Rob is correct. If skid,skip and friction were mentioned in the question then these conditions should be taken into account. But, the only additional statement in the original question is that there is no wind. Remember in school when we were asked questions regarding what temp water freezes at, speed of sound, how fast will an object fall if dropped from the Empire State Building? In these questions, as in the original question, coefficient of drag, friction,skid,slip,altitude,pressure and temp are not mentioned therefore not to be considered in the answer. If you were asked at what temp does water freeze, we would all agree 0 degrees C. But, if the next part of the question added that this water was at an altitude of 5,000 meters, you would have to take that additional statement into account and the answer would not be 0 degrees. Same as this question. You cannot ignore the condition of wheel speed matching exactly the conveyor belt speed at any point in time. That is the main premise of the question. Also, you cannot expect to add conditions as slip,skid or friction. If these conditions were to be considered , the original author would have included these just as he did when he stated there is no wind. In the question as written, the plane cannot possibly fly. Game,set, match.

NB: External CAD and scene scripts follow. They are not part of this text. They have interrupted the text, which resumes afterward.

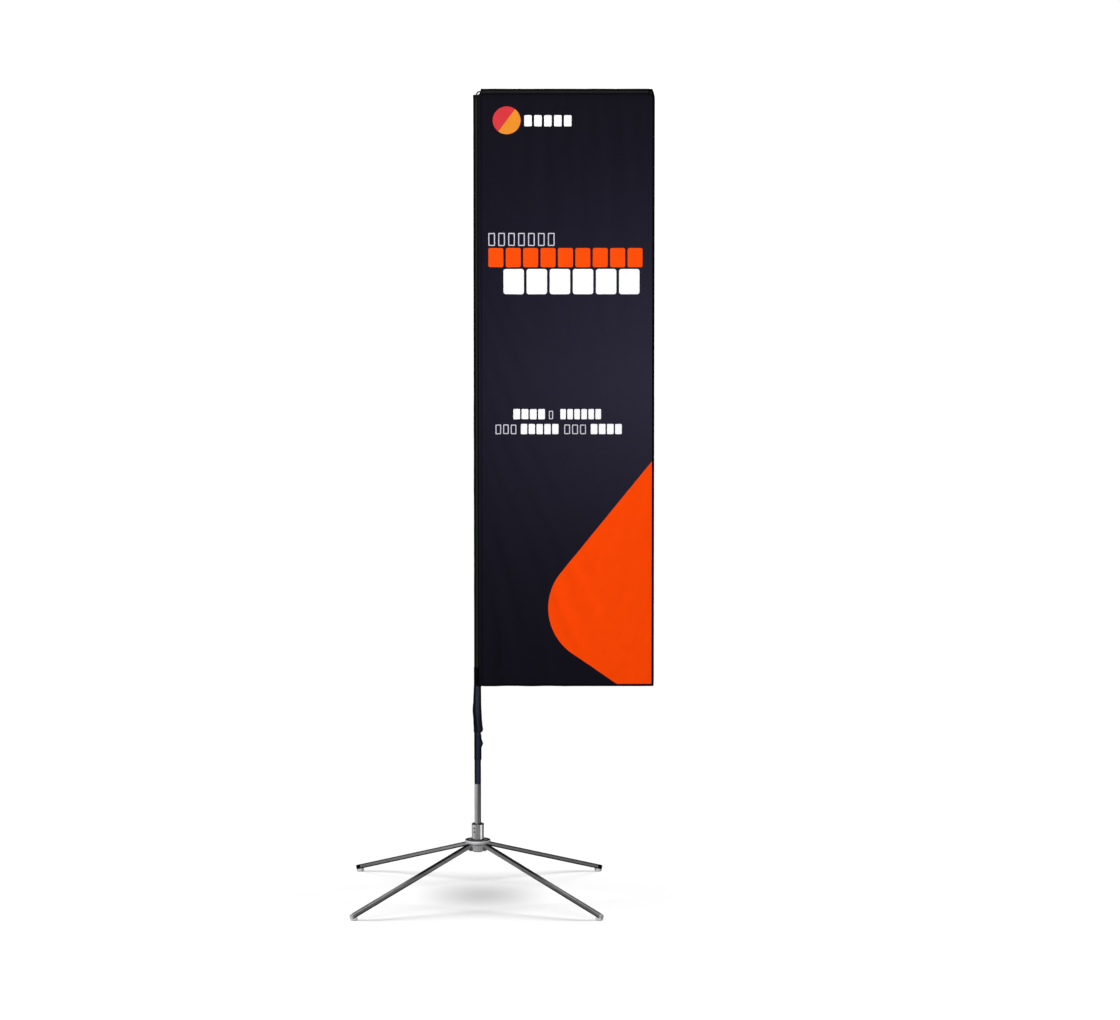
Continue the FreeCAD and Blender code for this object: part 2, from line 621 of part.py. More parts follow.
def arm_cap():
    """Rubber cap on the arm's free end, rounded so that it doesn't cut the cloth."""
    start = ARM_END + ARM_CAP_END - ARM_CAP_LENGTH
    body = rod_x(ARM_RADIUS + ARM_CAP_WALL, start, ARM_END + ARM_CAP_END, ARM_Z)
    end_edge = [e for e in body.Edges if e.CenterOfMass.x > ARM_END and len(e.Vertexes) == 1]
    body = body.makeFillet(ARM_CAP_END * 0.8, end_edge)
    return body.cut(rod_x(ARM_RADIUS + FIT_CLEARANCE, start - 1, ARM_END + FIT_CLEARANCE, ARM_Z))


def make_mast():
    export("pole_foot", tube(POLE_RADIUS, POLE_INNER, POLE_SEAT, FOOT_TOP))
    export("foot_ferrule", ferrule(FOOT_TOP))
    export("base_section", tube(POLE_RADIUS, POLE_INNER, FOOT_TOP, BASE_TOP))
    export("mid_ferrule", ferrule(BASE_TOP))
    export("top_section", tube(POLE_RADIUS, POLE_INNER, BASE_TOP, MAST_TOP))
    export("top_plug", top_plug())
    export("corner_wire", corner_wire())
    export("arm_ferrule", arm_ferrule())
    export("arm_rod", arm_rod())
    export("arm_cap", arm_cap())


# ---------------------------------------------------------------- cloth


def flag_outline(half_depth):
    """Everything inside the flag's edge: a deep plate with its two free corners rounded."""
    low, high, edge = FLAG_BOTTOM, FLAG_TOP, FREE_EDGE
    radius = LOWER_CORNER_RADIUS
    rise = math.sin(math.pi / 4)
    lower_middle = V(edge - radius * (1 - rise), 0, low + radius * (1 - rise))
    upper_start = V(edge, 0, high - CORNER_DROP)
    upper_middle = V(edge - CORNER_WIDTH * 0.4, 0, high - CORNER_DROP * 0.32)
    upper_end = V(edge - CORNER_WIDTH, 0, high)
    wire = Part.Wire(
        [
            Part.LineSegment(V(0, 0, low), V(edge - radius, 0, low)).toShape(),
            Part.Arc(V(edge - radius, 0, low), lower_middle, V(edge, 0, low + radius)).toShape(),
            Part.LineSegment(V(edge, 0, low + radius), upper_start).toShape(),
            Part.Arc(upper_start, upper_middle, upper_end).toShape(),
            Part.LineSegment(upper_end, V(0, 0, high)).toShape(),
            Part.LineSegment(V(0, 0, high), V(0, 0, low)).toShape(),
        ]
    )
    outline = Part.Face(wire).extrude(V(0, 2 * half_depth, 0))
    outline.translate(V(0, -half_depth, 0))
    return outline


def flag_panel():
    """The printed panel between the sleeves and the binding."""
    half = CLOTH / 2
    return block(PANEL_LEFT, FREE_EDGE - BINDING_WIDTH, -half, half, FLAG_BOTTOM + BINDING_WIDTH, PANEL_TOP)


def edge_binding():
    """Black tape folded over the free edge and the lower edge."""
    half = BINDING_THICKNESS / 2
    side = block(FREE_EDGE - BINDING_WIDTH, FREE_EDGE, -half, half, FLAG_BOTTOM, PANEL_TOP)
    lower = block(PANEL_LEFT, FREE_EDGE, -half, half, FLAG_BOTTOM, FLAG_BOTTOM + BINDING_WIDTH)
    return side.fuse(lower).removeSplitter().common(flag_outline(10))


def arm_sleeve():
    """Flattened tube of cloth round the arm."""

    def oval(height, depth):
        curve = Part.Ellipse(V(0, 0, 0), height / 2, depth / 2)
        face = Part.Face(Part.Wire(curve.toShape()))
        solid = face.extrude(V(0, 0, ARM_SLEEVE_END - ARM_SLEEVE_START))
        solid.rotate(V(0, 0, 0), V(0, 1, 0), 90)
        solid.translate(V(ARM_SLEEVE_START, 0, ARM_Z))
        return solid

    inner = oval(ARM_SLEEVE_HEIGHT - 2 * CLOTH, ARM_SLEEVE_DEPTH - 2 * CLOTH)
    return oval(ARM_SLEEVE_HEIGHT, ARM_SLEEVE_DEPTH).cut(inner)


def rivet_place():
    return ARM_SLEEVE_END + SEAM_GAP + RIVET_INSET, ARM_Z - RIVET_BELOW_ARM


def corner_patch():
    """Webbing patch that closes the end of the arm's sleeve, with a rivet hole."""
    half = CORNER_PATCH_THICKNESS / 2
    body = block(ARM_SLEEVE_END + SEAM_GAP, FREE_EDGE, -half, half, PANEL_TOP + SEAM_GAP, FLAG_TOP)
    x, z = rivet_place()
    hole = Part.makeCylinder(RIVET_SHANK + FIT_CLEARANCE, 10, V(x, -5, z), V(0, 1, 0))
    return body.common(flag_outline(10)).cut(hole)


def corner_rivet():
    """Two-headed rivet through the corner patch."""
    x, z = rivet_place()
    half = CORNER_PATCH_THICKNESS / 2 + SEAM_GAP
    shank = Part.makeCylinder(RIVET_SHANK, 2 * half, V(x, -half, z), V(0, 1, 0))
    front = Part.makeCylinder(RIVET_RADIUS, RIVET_HEAD, V(x, -half - RIVET_HEAD, z), V(0, 1, 0))
    back = Part.makeCylinder(RIVET_RADIUS, RIVET_HEAD, V(x, half, z), V(0, 1, 0))
    face_edges = [e for e in front.Edges if e.CenterOfMass.y < -half - RIVET_HEAD + 0.1]
    front = front.makeFillet(RIVET_ROUND, face_edges)
    back = back.makeFillet(RIVET_ROUND, [e for e in back.Edges if e.CenterOfMass.y > half + RIVET_HEAD - 0.1])
    return shank.fuse([front, back]).removeSplitter()


def sleeve_patch():
    """Doubled cloth round the outside of the pole sleeve's lower end."""
    low = FLAG_BOTTOM
    inner = SLEEVE_OUTER + SEAM_GAP
    ring = tube(inner + PATCH_THICKNESS, inner, low, low + PATCH_HEIGHT)
    return ring.cut(block(PANEL_LEFT - 3, 2 * inner, -2 * inner, 2 * inner, low - 1, low + PATCH_HEIGHT + 1))


def sleeve_tail():
    """Loose end of the pole sleeve below the flag, flaring towards its hem."""
    top_radius = POLE_RADIUS + TAIL_TOP_OFF_POLE
    bulge_radius = POLE_RADIUS + TAIL_BULGE_OFF_POLE
    end_radius = POLE_RADIUS + TAIL_END_OFF_POLE
    bulge = TAIL_TOP - TAIL_BULGE_DROP
    return turned(
        [
            (top_radius, TAIL_TOP),
            (bulge_radius, bulge),
            (end_radius, TAIL_END),
            (end_radius - CLOTH, TAIL_END),
            (bulge_radius - CLOTH, bulge),
            (top_radius - CLOTH, TAIL_TOP),
        ]
    )


def make_cloth():
    export("flag_panel", flag_panel())
    export("edge_binding", edge_binding())
    export("pole_sleeve", tube(SLEEVE_OUTER, SLEEVE_INNER, FLAG_BOTTOM, SLEEVE_TOP))
    export("arm_sleeve", arm_sleeve())
    export("corner_patch", corner_patch())
    export("corner_rivet", corner_rivet())
    export("sleeve_patch", sleeve_patch())
    export("sleeve_tail", sleeve_tail())


# ---------------------------------------------------------------- strap


def strap_wrap():
    """Two turns of strap round the pole."""
    return tube(STRAP_RADIUS, POLE_RADIUS + FIT_CLEARANCE, STRAP_TOP - STRAP_LENGTH, STRAP_TOP)


def strap_tab():
    """The strap's stem on the far side from the flag, up inside the tail to its seam."""
    inner = POLE_RADIUS + FIT_CLEARANCE
    high = TAIL_TOP - STRAP_SEAM_DROP
    ring = tube(inner + STRAP_TAB_THICKNESS, inner, STRAP_TOP, high)
    half = STRAP_TAB_WIDTH / 2
    return ring.common(block(-2 * inner, 0, -half, half, STRAP_TOP, high))


def strap_free_end():
    """The strap's free corner, standing off the wrap towards the flag's side."""
    root = STRAP_RADIUS - STRAP_THICKNESS / 2
    tip = STRAP_RADIUS + FREE_END_REACH
    tip_z = STRAP_TOP - FREE_END_DROP
    outline = [
        (root, tip_z + FREE_END_RISE),
        (root + FREE_END_REACH / 2, tip_z + FREE_END_RISE / 3),
        (tip, tip_z),
        (root, tip_z - FREE_END_FALL),
    ]
    return plate(outline, -FREE_END_THICKNESS / 2, FREE_END_THICKNESS / 2)


def make_strap():
    export("tension_strap", strap_wrap().fuse([strap_tab(), strap_free_end()]).removeSplitter())


os.makedirs("parts", exist_ok=True)
make_legs()
make_hub()
make_turntable()
make_mast()
make_cloth()
make_strap()
print(f"pivot {PIVOT_Z:.2f}, hub {HUB_BOTTOM:.2f} to {HUB_TOP:.2f}, socket top {SOCKET_TOP:.2f}")
print(f"flag {FLAG_BOTTOM:.2f} to {FLAG_TOP:.2f}, leg length {LEG_LENGTH:.2f}")
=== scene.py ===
"""Rectangular banner flag on a pole with a folding four-leg base: cloth, finishes, light and camera.

All lengths are in metres. X runs along the arm, the printed front faces -Y, Z is up, and the pole stands
on the Z axis.
"""

import math

import bpy
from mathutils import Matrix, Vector, noise


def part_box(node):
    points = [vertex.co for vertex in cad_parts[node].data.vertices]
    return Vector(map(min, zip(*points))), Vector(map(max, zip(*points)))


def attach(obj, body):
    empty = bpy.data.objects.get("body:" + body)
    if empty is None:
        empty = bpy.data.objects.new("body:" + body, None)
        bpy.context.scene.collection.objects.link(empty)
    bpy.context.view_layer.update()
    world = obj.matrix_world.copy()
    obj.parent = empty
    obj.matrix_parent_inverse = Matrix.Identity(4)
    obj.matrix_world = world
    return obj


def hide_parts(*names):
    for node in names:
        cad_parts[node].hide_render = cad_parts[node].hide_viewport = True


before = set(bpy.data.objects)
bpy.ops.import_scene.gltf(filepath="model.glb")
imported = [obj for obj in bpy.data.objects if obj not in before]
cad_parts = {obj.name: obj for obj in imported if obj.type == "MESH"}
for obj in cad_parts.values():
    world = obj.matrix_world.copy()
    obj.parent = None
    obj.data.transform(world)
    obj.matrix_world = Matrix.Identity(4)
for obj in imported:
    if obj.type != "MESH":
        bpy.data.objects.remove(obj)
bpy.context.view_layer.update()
MM = 0.001

# Levels and sizes that the cloth is cut to
POLE_RADIUS = 11.0 * MM
FLAG_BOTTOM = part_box("edge_binding")[0][2]
PANEL_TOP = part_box("flag_panel")[1][2]
FREE_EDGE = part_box("edge_binding")[1][0]
FLAG_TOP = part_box("arm_sleeve")[1][2]
SLEEVE_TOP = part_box("pole_sleeve")[1][2]
ARM_AXIS = 2703.07 * MM
SEAM_POINT = 16.8 * MM      # where the sleeve closes on the panel
SLEEVE_RADIUS = 11.4 * MM
HUB_AXIS = (0.0, 0.0, 1.0)
LEG_ANGLES = (45.0, 135.0, 225.0, 315.0)
LEG_SLOPE = 16.5
LEG_TIP = 563.0 * MM        # where the painted shade at a back leg's end begins


# ---------------------------------------------------------------- small helpers

def tone(red, green, blue, gain=1.0):
    """A display colour out of 255 as a linear colour with alpha."""
    out = []
    for part in (red, green, blue):
        part = part / 255.0
        value = part / 12.92 if part <= 0.04045 else ((part + 0.055) / 1.055) ** 2.4
        out.append(value * gain)
    return (out[0], out[1], out[2], 1.0)


def smooth(value, low, high):
    """0 below low, 1 above high, and an easy curve between."""
    part = min(1.0, max(0.0, (value - low) / (high - low)))
    return part * part * (3.0 - 2.0 * part)


def between(value, levels):
    """The smooth line through (place, size) levels that are in rising order."""
    if value <= levels[0][0]:
        return levels[0][1]
    for (low, first), (high, second) in zip(levels, levels[1:]):
        if value <= high:
            return first + (second - first) * smooth(value, low, high)
    return levels[-1][1]


# ---------------------------------------------------------------- material helpers

def node(tree, kind, **settings):
    item = tree.nodes.new("ShaderNode" + kind)
    for name, value in settings.items():
        setattr(item, name, value)
    return item


def feed(tree, socket, value):
    if isinstance(value, bpy.types.NodeSocket):
        tree.links.new(value, socket)
    else:
        socket.default_value = value


def calc(tree, operation, first, second=None, third=None, clamp=False):
    item = node(tree, "Math", operation=operation, use_clamp=clamp)
    for socket, value in zip(item.inputs, (first, second, third)):
        if value is not None:
            feed(tree, socket, value)
    return item.outputs[0]


def plus(tree, first, second):
    return calc(tree, "ADD", first, second)


def minus(tree, first, second):
    return calc(tree, "SUBTRACT", first, second)


def times(tree, first, second):
    return calc(tree, "MULTIPLY", first, second)


def most(tree, first, second):
    return calc(tree, "MAXIMUM", first, second)


def remap(tree, value, low, high, start=0.0, end=1.0, kind="SMOOTHSTEP"):
    item = node(tree, "MapRange", interpolation_type=kind)
    for socket, number in zip(item.inputs, (value, low, high, start, end)):
        feed(tree, socket, number)
    return item.outputs[0]


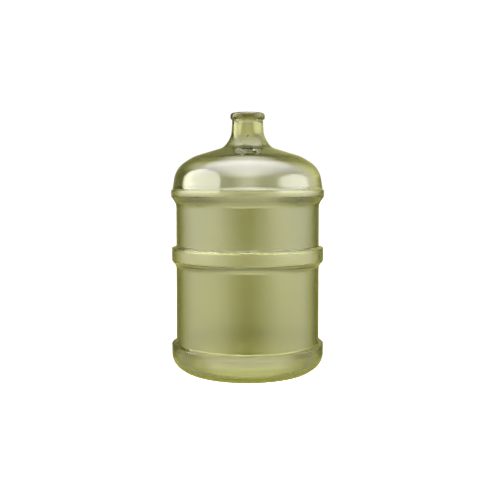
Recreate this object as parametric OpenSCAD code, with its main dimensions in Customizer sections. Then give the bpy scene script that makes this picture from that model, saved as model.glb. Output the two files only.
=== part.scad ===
// Glass carboy: a large round bottle blown in one piece, with two hoops round its
// barrel, a heavy flared foot, a domed shoulder, a short neck and a rolled lip.
// Millimetres, +Z up. The origin is the centre of the circle that the foot stands on.

/* [Barrel] */
// Outside diameter of the plain barrel between the hoops
barrel_d = 260; // [256:0.5:264]
// Thickness of the barrel's wall
wall = 5; // [4:0.1:6]
// Height from the floor to the top of the lip
total_h = 472; // [469:0.5:480]

/* [Foot] */
// Outside diameter of the foot, which is the lowest hoop
foot_d = 276; // [274:0.5:280]
// Height of the foot's upper edge
foot_h = 52.5; // [48:0.5:60]
// Inner diameter of the flat ring that the bottle stands on
ring_in_d = 174; // [160:1:178]
// Height of the push-up, the hollow under the middle of the floor
push_up = 16; // [10:0.5:22]
// Thickness of the floor at its middle
floor_t = 9; // [7:0.5:12]

/* [Middle hoop] */
// Outside diameter of the middle hoop
hoop_d = 276.5; // [272:0.5:280]
// Height of the middle hoop's lower foot on the barrel
hoop_z = 195; // [180:1:210]
// Width of the middle hoop's flat crest
hoop_crest = 22; // [18:0.5:26]

/* [Shoulder hoop] */
// Outside diameter of the shoulder hoop
shoulder_d = 279; // [276:0.5:281]
// Height of the shoulder hoop's lower foot on the barrel
shoulder_z = 308.5; // [296:0.5:310]

/* [Dome] */
// Outside diameter at the foot of the dome, just above the shoulder hoop
dome_d = 271; // [270:0.5:272]
// Height of the dome's haunch, where its side bends over into its top
haunch_z = 371.5; // [369:0.5:374]
// Height where the dome's top would meet the neck if the corner were sharp
crown_z = 409.5; // [407:0.5:412]

/* [Neck] */
// Outside diameter of the neck at its narrowest, under the lip
neck_d = 56; // [55:0.5:57]
// Diameter of the bore that takes a bung
mouth_d = 44; // [40:0.5:46]
// Outside diameter of the rolled lip
lip_d = 62.8; // [62.4:0.2:65]
// Height of the rolled lip
lip_h = 11; // [9:0.5:12]

/* [Hidden] */

$fn = 180;
arc_step = 8;                   // largest turn between two points of a round stretch, degrees
glass_green = [0.62, 0.62, 0.38, 0.75];

barrel_r = barrel_d / 2;
foot_r = foot_d / 2;
ring_in_r = ring_in_d / 2;
hoop_r = hoop_d / 2;
shoulder_r = shoulder_d / 2;
dome_r = dome_d / 2;
neck_r = neck_d / 2;
mouth_r = mouth_d / 2;
lip_r = lip_d / 2;

heel_in = 26;                   // how far the foot's underside corner lies inside the foot
heel_rise = 22;                 // height of the foot's upper heel corner
heel_round = 40;                // rounding of both heel corners
crease = 3;                     // rounding where a hoop meets the barrel
crest_round = 5;                // rounding of a hoop's crest
foot_slope = 6;                 // height of the foot's slope down onto the barrel
hoop_rise = 8;                  // height of the middle hoop's lower slope
hoop_fall = 10;                 // height of its upper slope
shoulder_rise = 11;             // height of the shoulder hoop's lower slope
shoulder_crest = 12;            // width of its crest
shoulder_step = 8;              // height of the step from its crest in to the dome
haunch_in = 4.5;                // how far the haunch lies inside the dome's foot
brow_r = 99;                    // corner between the dome's shoulder and its flatter top
brow_drop = 17;                 // how far that corner lies below the crown
crown_r = 43.5;                 // corner between the dome's top and the neck's flare
throat_r = neck_r + 1.8;        // corner between the flare and the neck
throat_rise = 19;               // height of the flare
throat_round = 41;              // rounding of the flare into the neck
lip_under = 3.4;                // rounding of the lip's underside
lip_round = 5;                  // rounding of the lip's top
mouth_edge = 2.5;               // rounding of the mouth's inner edge

barrel_z = foot_h + foot_slope;
hoop_low = hoop_z + hoop_rise;
hoop_high = hoop_low + hoop_crest;
hoop_top = hoop_high + hoop_fall;
shoulder_low = shoulder_z + shoulder_rise;
shoulder_high = shoulder_low + shoulder_crest;
dome_z = shoulder_high + shoulder_step;
brow_z = crown_z - brow_drop;
throat_z = crown_z + throat_rise;
lip_z = total_h - lip_h;

floor_side_r = 60;              // where the push-up's crown turns down to the ring
floor_side_drop = 5;            // how far it has dropped there
heel_t = wall + 2.5;            // the glass is thickest round the heel,
hoop_t = wall + 1;              // a little thicker in the hoops than in the barrel,
dome_t = wall + 0.6;            // and in the dome,
base_t = floor_t - 1;           // and thinner beside the push-up than in its middle
melt = 2;                       // how much further a hoop's hollow reaches along the wall than the hoop
hollow_round = 8;               // rounding of the hoops' hollows

// Direction from point a to point b, as a unit vector
function toward(a, b) = (b - a) / norm(b - a);

// The arc of radius r that rounds corner b on the way from a to c
function corner(a, b, c, r) =
    let (
        back = toward(b, a),
        on = toward(b, c),
        half = acos(back * on) / 2,
        middle = b + toward([0, 0], back + on) * r / sin(half),
        start = b + back * r / tan(half) - middle,
        from = atan2(start.y, start.x),
        turn = -sign(cross(back, on)) * (180 - 2 * half),
        steps = ceil(abs(turn) / arc_step) + 1
    )
    [for (i = [0:steps]) middle + r * [cos(from + turn * i / steps), sin(from + turn * i / steps)]];

function flat(p) = [p[0], p[1]];

// Outline through points [radius, height, rounding], each corner rounded by its third value
function outline(points) =
    let (last = len(points) - 1)
    [
        for (i = [0:last])
            let (p = points[i])
                each (i == 0 || i == last || p[2] == 0)
                    ? [flat(p)]
                    : corner(flat(points[i - 1]), flat(p), flat(points[i + 1]), p[2])
    ];

// Outside of the glass, from the middle of the push-up round the foot and up to the lip
outside = [
    [0, push_up, 0],
    [floor_side_r, push_up - floor_side_drop, 70],
    [ring_in_r, 0, 5],
    [foot_r - heel_in, 0, heel_round],
    [foot_r, heel_rise, heel_round],
    [foot_r, foot_h, crest_round],
    [barrel_r, barrel_z, crease],
    [barrel_r, hoop_z, crease],
    [hoop_r, hoop_low, crest_round],
    [hoop_r, hoop_high, crest_round],
    [barrel_r, hoop_top, crease],
    [barrel_r, shoulder_z, crease + 1],
    [shoulder_r, shoulder_low, crest_round],
    [shoulder_r, shoulder_high, crease],
    [dome_r, dome_z, crease],
    [dome_r - haunch_in, haunch_z, 45],
    [brow_r, brow_z, 70],
    [crown_r, crown_z, 24],
    [throat_r, throat_z, throat_round],
    [neck_r, lip_z - 1.5, 1.4],
    [lip_r, lip_z, lip_under],
    [lip_r, total_h, lip_round],
    [mouth_r, total_h, mouth_edge]
];

// Inside of the glass, from the middle of the floor up to the foot of the mouth's bore
inside = [
    [0, push_up + floor_t, 0],
    [floor_side_r, push_up + base_t - floor_side_drop, 80],
    [ring_in_r + 4, base_t, 14],
    [foot_r - heel_in + 1, base_t, 26],
    [foot_r - heel_t, heel_rise + 3.5, 26],
    [foot_r - wall, foot_h - melt, hollow_round],
    [barrel_r - wall, barrel_z + melt, hollow_round],
    [barrel_r - wall, hoop_z - melt, hollow_round],
    [hoop_r - hoop_t, hoop_low + melt / 2, hollow_round],
    [hoop_r - hoop_t, hoop_high - melt / 2, hollow_round],
    [barrel_r - wall, hoop_top + melt, hollow_round],
    [barrel_r - wall, shoulder_z - melt / 2, hollow_round],
    [shoulder_r - hoop_t, shoulder_low + melt, hollow_round],
    [shoulder_r - hoop_t, shoulder_high - melt, hollow_round - 2],
    [dome_r - dome_t, dome_z - melt / 2, hollow_round],
    [dome_r - haunch_in - dome_t, haunch_z - 3, 42],
    [brow_r - 2, brow_z - dome_t, 66],
    [crown_r - 4.5, crown_z - dome_t, 26],
    [mouth_r, throat_z - melt, throat_round - 3]
];

function reversed(points) = [for (i = [len(points) - 1:-1:0]) points[i]];

// The whole bottle is one piece of glass, so its section is one closed outline
module glass_bottle() {
    color(glass_green)
        rotate_extrude()
            polygon(outline(concat(outside, reversed(inside))));
}

glass_bottle();
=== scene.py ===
"""Looks of a glass carboy: one blown bottle of olive glass on a pale studio floor."""
import math

import bpy
import numpy as np
from bpy.props import FloatProperty, FloatVectorProperty, IntProperty, PointerProperty
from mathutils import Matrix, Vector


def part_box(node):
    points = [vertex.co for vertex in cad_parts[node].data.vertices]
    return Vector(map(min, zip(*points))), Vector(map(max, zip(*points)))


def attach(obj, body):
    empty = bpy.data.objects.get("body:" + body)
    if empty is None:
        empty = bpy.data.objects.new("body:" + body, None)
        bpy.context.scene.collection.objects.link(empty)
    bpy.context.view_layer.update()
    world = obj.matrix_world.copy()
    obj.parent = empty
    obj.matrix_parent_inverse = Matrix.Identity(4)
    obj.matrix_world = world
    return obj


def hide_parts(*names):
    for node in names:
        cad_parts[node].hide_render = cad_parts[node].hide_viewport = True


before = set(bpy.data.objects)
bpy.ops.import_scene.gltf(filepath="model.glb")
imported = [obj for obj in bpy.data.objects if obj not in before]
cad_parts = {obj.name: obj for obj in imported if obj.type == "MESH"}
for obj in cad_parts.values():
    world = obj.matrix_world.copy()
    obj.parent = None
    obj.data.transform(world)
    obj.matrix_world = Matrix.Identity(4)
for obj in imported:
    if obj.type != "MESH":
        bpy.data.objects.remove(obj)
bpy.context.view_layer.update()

bl_info = {
    "name": "Glass carboy",
    "version": (1, 0, 0),
    "blender": (4, 5, 0),
    "location": "3D View > Sidebar > Carboy",
    "description": "Builds a hooped glass carboy, its glass and a plain studio around it",
    "category": "Add Mesh",
}

CAD_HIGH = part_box("glass_bottle")[1]
MM = 0.001
BODY = "root"


# ---------------------------------------------------------------- settings

def length(name, description, default):
    """A length in metres, shown in the scene's own units."""
    return FloatProperty(name=name, description=description, default=default, unit="LENGTH", precision=4)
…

Okay, let's try it the other way around: Belt is not moving (= usual runway). Wheel rolls over the belt. Which one is the axis of rotation: P or M? http://en.wikipedia.org/wiki/File:Wheelrotation.png
Wrong, any time the wheel is in contact with the belt, at the point of contact their speeds match. No skidding required. Plane flies.
I believe the only way it could move forward is skid, yes. You could lock the wheels, wheels and belt wouldn't be moving, but plane could still skid forward and take off, just with one huge flat spot!